The HBS, Netco and Deltatre solution for FIFA TV won an IBC Award for Excellence last year. Sports Video Group also presented the team with a Production Achievement Award at its Sport Production & Technical Achievement Awards ceremony at the IBC 2014 conference.
Netco’s recent second screen activity includes the Official AFC Asian Cup Australia app for Asia’s largest football event which took place 9-31 January seeing 150,000 downloads.
It developed the second screen app for BeIN Sports in France, US, Middle East and North Africa; and a bespoke app for the Stade de France which integrated a purchasing platform to purchase tickets and access practical information on the best way to get to the ground.
Netco devised the second screen app for the FIA WEC endurance racing season in partnership with AMP Visual TV and using EVS’s C-Cast technology. This offers fans several direct streams, including from the driver’s cockpit, pinpoint locations of every car around the track and interactive track map.
Last month it launched a bespoke app for the Vincennes Hippodrome in Paris which works as on-the go access to all stats and history about runners and riders and in a second format only accessible within the racecourse.
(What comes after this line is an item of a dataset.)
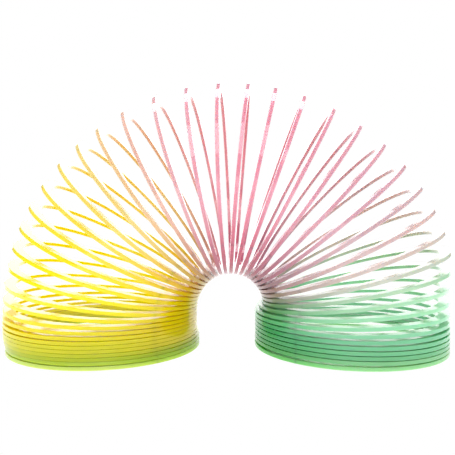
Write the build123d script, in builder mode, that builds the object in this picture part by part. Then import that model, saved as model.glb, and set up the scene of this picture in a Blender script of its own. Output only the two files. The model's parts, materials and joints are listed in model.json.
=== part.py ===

This version provides additional features, including the ability for users to watch race video replays selecting different cameras and unique angles (such as a overhead WireCam), as well as review all past races.
Beacons deployed in the Hippodrome interact with the app and will enable the venue managers to analyse spectators flows, send personalised content and one-to-one marketing based on identification of places most visited in the Hippodrome and time spent there possibly linked to register personal information.
The mobile experience is also linked to fixed-screens in the Hippodrome. Fans can ‘like’ their preferred horse; the results of the vote will be displayed on a giant screen. A stats centre with graphical data will help newcomers and more experienced visitors better understand the race. A part of the app dubbed Fotofan assists visitors to take pictures, add graphical elements to personalise it and upload it to social media.